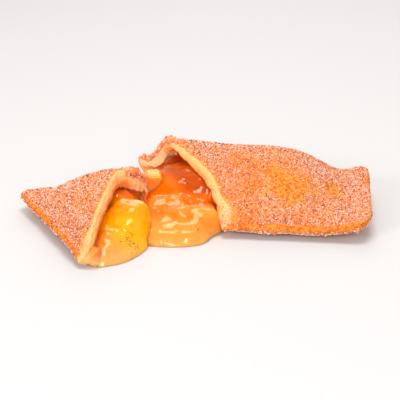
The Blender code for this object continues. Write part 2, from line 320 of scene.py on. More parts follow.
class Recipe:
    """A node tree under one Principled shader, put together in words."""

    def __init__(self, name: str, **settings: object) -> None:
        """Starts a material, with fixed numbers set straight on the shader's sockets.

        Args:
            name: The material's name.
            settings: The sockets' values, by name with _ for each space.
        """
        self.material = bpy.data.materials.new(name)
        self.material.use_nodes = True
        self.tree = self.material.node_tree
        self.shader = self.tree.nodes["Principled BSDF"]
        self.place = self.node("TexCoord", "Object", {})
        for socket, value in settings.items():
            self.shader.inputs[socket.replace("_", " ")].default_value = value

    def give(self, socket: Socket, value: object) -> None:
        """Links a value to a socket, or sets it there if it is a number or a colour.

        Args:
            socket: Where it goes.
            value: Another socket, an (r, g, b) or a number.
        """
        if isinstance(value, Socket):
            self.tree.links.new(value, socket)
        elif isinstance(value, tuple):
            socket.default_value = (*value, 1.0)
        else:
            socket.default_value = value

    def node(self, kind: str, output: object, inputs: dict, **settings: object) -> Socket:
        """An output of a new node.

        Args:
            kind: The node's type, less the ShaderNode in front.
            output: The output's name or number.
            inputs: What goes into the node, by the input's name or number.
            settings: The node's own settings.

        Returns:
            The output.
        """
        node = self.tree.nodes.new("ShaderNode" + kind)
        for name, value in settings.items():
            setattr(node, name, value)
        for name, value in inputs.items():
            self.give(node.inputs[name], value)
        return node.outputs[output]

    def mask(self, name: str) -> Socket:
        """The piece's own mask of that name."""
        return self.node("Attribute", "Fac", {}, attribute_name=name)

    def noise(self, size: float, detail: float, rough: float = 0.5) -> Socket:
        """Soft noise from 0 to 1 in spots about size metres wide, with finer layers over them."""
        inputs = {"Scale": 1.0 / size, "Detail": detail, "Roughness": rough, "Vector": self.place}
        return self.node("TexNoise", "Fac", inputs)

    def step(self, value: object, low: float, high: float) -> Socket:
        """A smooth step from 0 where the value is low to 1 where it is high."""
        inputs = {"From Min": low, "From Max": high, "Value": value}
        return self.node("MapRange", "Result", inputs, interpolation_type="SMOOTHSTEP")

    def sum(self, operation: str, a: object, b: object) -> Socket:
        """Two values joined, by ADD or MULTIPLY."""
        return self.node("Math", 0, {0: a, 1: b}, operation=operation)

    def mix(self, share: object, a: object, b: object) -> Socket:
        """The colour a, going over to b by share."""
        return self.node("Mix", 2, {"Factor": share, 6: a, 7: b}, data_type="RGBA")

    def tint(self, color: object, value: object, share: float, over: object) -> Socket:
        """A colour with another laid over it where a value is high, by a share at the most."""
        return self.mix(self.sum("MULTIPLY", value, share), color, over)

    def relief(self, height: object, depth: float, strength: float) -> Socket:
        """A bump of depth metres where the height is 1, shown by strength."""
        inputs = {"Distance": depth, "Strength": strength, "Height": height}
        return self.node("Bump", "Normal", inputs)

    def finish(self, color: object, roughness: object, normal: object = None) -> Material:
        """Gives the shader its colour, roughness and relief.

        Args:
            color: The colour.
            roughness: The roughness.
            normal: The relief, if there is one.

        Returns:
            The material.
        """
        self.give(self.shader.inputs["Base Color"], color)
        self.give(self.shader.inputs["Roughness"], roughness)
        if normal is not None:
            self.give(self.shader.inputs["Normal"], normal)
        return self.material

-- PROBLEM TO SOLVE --
Would you copy out each line exactly as written?

-- TASK OUTPUT --
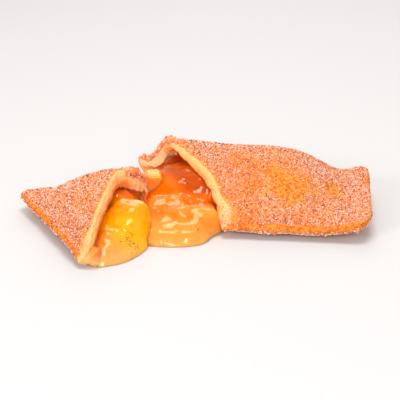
The Blender code for this object continues. Write part 2, from line 320 of scene.py on. More parts follow.
class Recipe:
    """A node tree under one Principled shader, put together in words."""

    def __init__(self, name: str, **settings: object) -> None:
        """Starts a material, with fixed numbers set straight on the shader's sockets.

        Args:
            name: The material's name.
            settings: The sockets' values, by name with _ for each space.
        """
        self.material = bpy.data.materials.new(name)
        self.material.use_nodes = True
        self.tree = self.material.node_tree
        self.shader = self.tree.nodes["Principled BSDF"]
        self.place = self.node("TexCoord", "Object", {})
        for socket, value in settings.items():
            self.shader.inputs[socket.replace("_", " ")].default_value = value

    def give(self, socket: Socket, value: object) -> None:
        """Links a value to a socket, or sets it there if it is a number or a colour.

        Args:
            socket: Where it goes.
            value: Another socket, an (r, g, b) or a number.
        """
        if isinstance(value, Socket):
            self.tree.links.new(value, socket)
        elif isinstance(value, tuple):
            socket.default_value = (*value, 1.0)
        else:
            socket.default_value = value

    def node(self, kind: str, output: object, inputs: dict, **settings: object) -> Socket:
        """An output of a new node.

        Args:
            kind: The node's type, less the ShaderNode in front.
            output: The output's name or number.
            inputs: What goes into the node, by the input's name or number.
            settings: The node's own settings.

        Returns:
            The output.
        """
        node = self.tree.nodes.new("ShaderNode" + kind)
        for name, value in settings.items():
            setattr(node, name, value)
        for name, value in inputs.items():
            self.give(node.inputs[name], value)
        return node.outputs[output]

    def mask(self, name: str) -> Socket:
        """The piece's own mask of that name."""
        return self.node("Attribute", "Fac", {}, attribute_name=name)

    def noise(self, size: float, detail: float, rough: float = 0.5) -> Socket:
        """Soft noise from 0 to 1 in spots about size metres wide, with finer layers over them."""
        inputs = {"Scale": 1.0 / size, "Detail": detail, "Roughness": rough, "Vector": self.place}
        return self.node("TexNoise", "Fac", inputs)

    def step(self, value: object, low: float, high: float) -> Socket:
        """A smooth step from 0 where the value is low to 1 where it is high."""
        inputs = {"From Min": low, "From Max": high, "Value": value}
        return self.node("MapRange", "Result", inputs, interpolation_type="SMOOTHSTEP")

    def sum(self, operation: str, a: object, b: object) -> Socket:
        """Two values joined, by ADD or MULTIPLY."""
        return self.node("Math", 0, {0: a, 1: b}, operation=operation)

    def mix(self, share: object, a: object, b: object) -> Socket:
        """The colour a, going over to b by share."""
        return self.node("Mix", 2, {"Factor": share, 6: a, 7: b}, data_type="RGBA")

    def tint(self, color: object, value: object, share: float, over: object) -> Socket:
        """A colour with another laid over it where a value is high, by a share at the most."""
        return self.mix(self.sum("MULTIPLY", value, share), color, over)

    def relief(self, height: object, depth: float, strength: float) -> Socket:
        """A bump of depth metres where the height is 1, shown by strength."""
        inputs = {"Distance": depth, "Strength": strength, "Height": height}
        return self.node("Bump", "Normal", inputs)

    def finish(self, color: object, roughness: object, normal: object = None) -> Material:
        """Gives the shader its colour, roughness and relief.

        Args:
            color: The colour.
            roughness: The roughness.
            normal: The relief, if there is one.

        Returns:
            The material.
        """
        self.give(self.shader.inputs["Base Color"], color)
        self.give(self.shader.inputs["Roughness"], roughness)
        if normal is not None:
            self.give(self.shader.inputs["Normal"], normal)
        return self.material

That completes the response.